Well, TIPS have been soaring since November last, and so has Gold. The problem is that the RSI and MACD Line are at their most extreme since the August 2011 peak in Gold, and the MACD Histogram is negatively divergent. That said, as long as treasury yields are falling and inflation is rising, real yields will continue to drop, TIPS will rise, and so will Gold.
Watch for any rise in bond yields and/or drop in inflation as a warning sign for Gold. A breakdown in the correlation with Gold leading the way down would be another.
We have now risen 35% from 1167 in the past year and 22% from 1267 in May. While I remain a medium and long-term bull, the risks are growing in the short-term.
Gold is extreme overbought across all time frames:
- Daily RSI: 78, and negatively divergent. Down from its highest level since February 2016, which preceded its negatively divergent peak the following July.
- Weekly RSI: 83, its highest RSI since the peak in August 2011 at 85.
- Monthly RSI: 73, also at its highest level since August 2011.
The daily MACD Histogram is also negatively divergent. The MACD Line is at its highest since March 2016.
The weekly MACD Histogram reached its highest level since March 2016, and the MACD Line its highest level since November 2011. Plenty of room to fall here.
The monthly MACD Histogram is negatively divergent to the peak in July 2016.
It’s safe to say that although we have broken out to a new high, Gold is extreme overbought across all timeframes and negatively divergent, which is clearly bearish. That said, it can continue higher until the trend breaks down.
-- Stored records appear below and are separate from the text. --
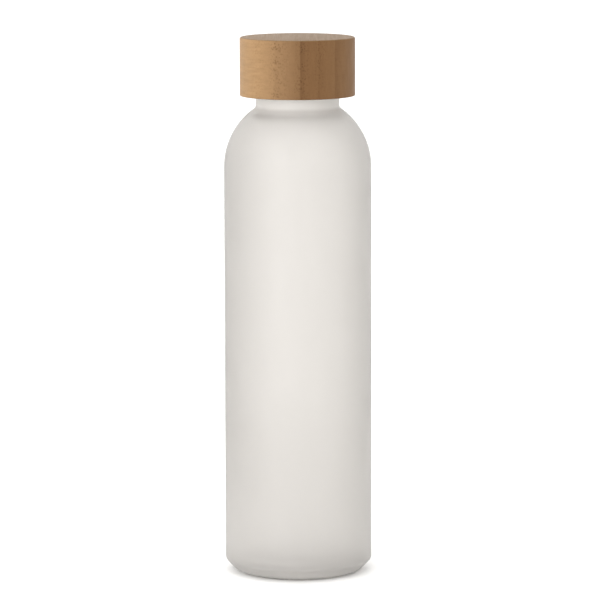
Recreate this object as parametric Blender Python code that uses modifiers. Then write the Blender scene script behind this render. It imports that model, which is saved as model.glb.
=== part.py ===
"""A half-litre frosted glass water bottle with a turned bamboo screw cap.

The bottle stands on z = 0 with its axis on +Z. It is one hollow glass body with a screw thread on its neck.
The cap is a bamboo shell with a bonded plastic liner, which carries the internal thread, and a silicone ring
that seals on the glass lip. The cap's parts hang on an empty at the cap's lower edge, on the thread's axis.
"""

import math

import bmesh
import bpy

MM = 0.001

# Driving sizes
BODY_RADIUS = 31.5 * MM
TOTAL_HEIGHT = 230.5 * MM
GLASS_WALL = 2.0 * MM
CAP_RADIUS = 24.6 * MM
CAP_HEIGHT = 25.0 * MM
FIT_GAP = 0.3 * MM  # room between pieces that touch in the real object
CAP_BASE_Z = TOTAL_HEIGHT - CAP_HEIGHT

# Shoulder: an arc that turns from the body's wall towards the neck, then a small concave fillet
SHOULDER_Z = 175.0 * MM
SHOULDER_ARC = 30.65 * MM
SHOULDER_CENTRE = BODY_RADIUS - SHOULDER_ARC
NECK_RADIUS = 17.85 * MM
NECK_FILLET = 2.0 * MM

# Heel and base
HEEL_HEIGHT = 5.2 * MM
HEEL_CORNER = 2.5 * MM
FOOT_RADIUS = 26.6 * MM
FOOT_CORNER = 7.0 * MM
RING_RADIUS = 20.6 * MM  # inner edge of the flat ring that the bottle stands on
PUSH_UP_RADIUS = 18.0 * MM
PUSH_UP_EDGE = 1.5 * MM
PUSH_UP_CROWN = 1.1 * MM
FLOOR_Z = 5.0 * MM
FLOOR_CROWN = 1.2 * MM
FLOOR_CORNER = 7.0 * MM

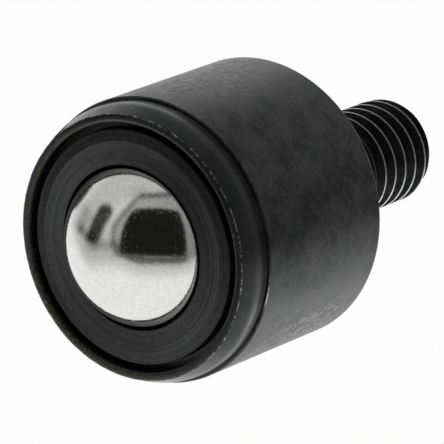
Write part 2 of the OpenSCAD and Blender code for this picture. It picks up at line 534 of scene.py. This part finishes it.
# The cap: rings that the tool left, as radius, width and how much they show, then its ramps, the
# side that its fan of gloss faces, and its colours
CAP_RINGS = [(4.76, 0.045, 1.0), (4.6, 0.06, 0.5), (4.4, 0.05, 0.35), (3.9, 0.06, 0.35),
             (4.16, 0.03, 0.2)]
IN_THROAT = (3.6, 3.74, 1.0, 0.0)
ON_RIM = (BOSS_R - RIM_W - 0.02, BOSS_R - RIM_W + 0.06)
THROAT_BY_SIDE = (10, -0.3, 0.6)
RIM_DULL_BY_SIDE = (62, 0.0, 0.9, 0.2, 0.62)
CAP_GLOSS_BY_SIDE = (-100, 0.4, 1.0, 1.0, 0.66)
FAN_SIDE = 33
CAP_DARK = grey(0.008)
CAP_PALE = grey(0.02)
CAP_RING = grey(0.05)
CAP_SHEEN = grey(1, (0.985, 1.0, 1.035))
THROAT_PALE = grey(0.08)
THROAT_DARK = grey(0.045)

BALL_TINT = (1, 1.005, 0.965)


def from_spot(tree, place, side, height, lean=0.0):
    """Millimetres from the middle of an oval on the wall: round the part and along it, turned by
    lean, and how far out the place is towards the oval's side."""
    a, b = math.radians(side), math.radians(lean)
    round_it = np.array([-math.sin(a), math.cos(a), 0])
    along_it = np.array([0, 0, 1.0])
    out_of_it = np.array([math.cos(a), math.sin(a), 0])
    first = math.cos(b) * round_it + math.sin(b) * along_it
    second = -math.sin(b) * round_it + math.cos(b) * along_it
    here = vectors(tree, "SUBTRACT", place, (0, 0, height))
    return combined(tree, *(measure(tree, "DOT_PRODUCT", here, tuple(axis))
                            for axis in (first, second, out_of_it)))


def scuffs(tree, spot, oval):
    """Rubbed marks in one oval of the wall: stretched wavy noise, over a level that leaves about
    the oval's share of its middle marked. Gives the marks, the noise and the oval itself."""
    upright = from_spot(tree, spot.place, oval.side, oval.height)
    inverse = (1 / oval.half[0], 1 / oval.half[1], 0)
    out = measure(tree, "LENGTH", vectors(tree, "MULTIPLY", upright, inverse))
    facing = put(tree, "ShaderNodeSeparateXYZ", {0: upright}).outputs["Z"]
    area = times(tree, between(tree, out, 0.2, 1.1, 1.0, 0.0),
                 between(tree, facing, 1.0, 3.0), between(tree, spot.radius, *ON_WALL))
    leaning = from_spot(tree, spot.place, oval.side, oval.height, oval.lean)
    drift = times(tree, cloud(tree, leaning, 1.6, 2, 0.5), 1.1)
    wavy = vectors(tree, "ADD", leaning, combined(tree, 0.0, drift))
    noise = cloud(tree, wavy, 1.0, 4, 0.66, oval.stretch)
    level = maths(tree, "MULTIPLY_ADD", area, -(0.14 + 0.16 * oval.share), 0.68)
    marks = between(tree, maths(tree, "SUBTRACT", noise, level), 0.0, oval.soft)
    return times(tree, marks, between(tree, area, 0.0, 0.3)), noise, area


def worn_ring(tree, spot, worn):
    """Wear along a circle round the part, broken up by noise."""
    here = combined(tree, spot.radius, spot.height)
    gap = measure(tree, "DISTANCE", here, (worn.radius, worn.height, 0))
    ring = between(tree, gap, worn.width * 0.5, worn.width * 1.3, 1.0, 0.0)
    broken = between(tree, cloud(tree, spot.place, worn.scale, 4, 0.65), worn.low, worn.high)
    return times(tree, ring, broken, worn.amount)


def oxide_colour(tree, spot, tone, patches, grit):
    """Near black, bluer or browner in patches, paler down in the bore, and olive grit."""
    oxide = blend_colour(tree, tone, OXIDE_DARK, OXIDE_PALE)
    tint = blend_colour(tree, spread(tree, patches, 0.15), OXIDE_BLUE, OXIDE_BROWN)
    oxide = blend_colour(tree, 1.0, oxide, tint, "MULTIPLY")
    inside = times(tree, between(tree, spot.radius, *IN_BORE),
                   between(tree, spot.height, *ABOVE_SEAT))
    bore = blend_colour(tree, between(tree, spot.height, *UP_THE_BORE), BORE_LOW, BORE_HIGH)
    oxide = blend_colour(tree, inside, oxide, bore)
    specks = between(tree, cloud(tree, spot.place, 9.0, 4, 0.7), 0.38, 0.7, 0.4, 2.6)
    return blend_colour(tree, grit, oxide, scaled(tree, GRIT_OLIVE, specks))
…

Headlines like this from CNBC yesterday show just how extreme bullish Gold is these days:
Gold could hit $2,000 in a world full of negative yields
Everyone seems to think it will just keep going straight up. The notion that every trend has peaks and troughs is a foreign concept. Even Bitcoin had its pullbacks during its parabolic rally. The mere suggestion of a reversal brings out every troll and every excuse imaginable for why Gold should continue higher. Point out hyperbolic nonsense to the publisher and everyone runs to their defense. Suffice to say, the boat is almost completely full on one side, and that typically signals trouble ahead.
Gold’s weekly COT data for the past five years, below, shows the peaks and troughs in Funds’ and Commercials’ net positions as a percentage of open interest relative to price. Commercials are now at -54%, with only July 2016 peak even higher at -56%, and that was as of last Tuesday.
Commercials net short of -54% of open interest also matches “the top” in August 2011 and was just short of the October 2012 peak at -56%.
In fact, since 2006, Commercials were only this short at the peaks in July 2016, October 2012, August 2011, March 2008, and May 2006. If you bought before these dates, you had to weather the following losses:
- May ’06: 23%
- Mar ’08: 30%
- Aug ’11: 46%
- Oct ’12: 42%
- Jul ’16: 18%
In today’s terms, that would mean a drop to 1262 minimum, 840 max.
The argument that “we are now in a bull market, so these don’t matter” holds no water. We were in a bull market on each of those occasions too. Gold remained in a bull market after four of those five occasions, save for October 2012, so we don’t need to suffer a bear market for a big drawback to occur. 1270 would still mean a higher low, not that I expect such a big drop.
Suffice to say that Commercial positioning is extremely bearish by historical standards, yet we still need to see a break of support before these truly do matter.
Gold in dollar terms (XAU/USD) = XAU/CNY divided by USD/CNH. What happens to XAU/CNY and USD/CNH impacts the dollar price of Gold, but what drives both of them—and how much—is a black box. We do know that each time Trump raises tariffs on the Chinese, USD/CNY increases to offset them, but by how much exactly is unknown. That goes even more so for XAU/CNY.
Since its trough on August 16 th last, the same day as XAU/USD, XAU/CNY’s rise has been almost identical to that of XAU/USD. Yet we don’t know which one is driving which, and if XAU/CNY is the leader, we have no idea what is driving that.
Even so, the USD/CNH and XAU/CNY are both worth watching, especially the latter given how extreme overbought it is:
- Daily RSI: 74, and negatively divergent
- Weekly RSI: 87.5
- Monthly RSI: 82
Watch for any sign of a reversal.
While there is ample evidence of just how extreme overbought, bullish, and short the Commercials are, until we see a break of support in Gold, the trend is your friend.
Furthermore, this analysis is based on the near-term outlook for Gold. Medium and long-term, unless 1167 is broken, this continues to be a buy-the-dips market. Follow the smart money, because Gold and Silver are the new TINA.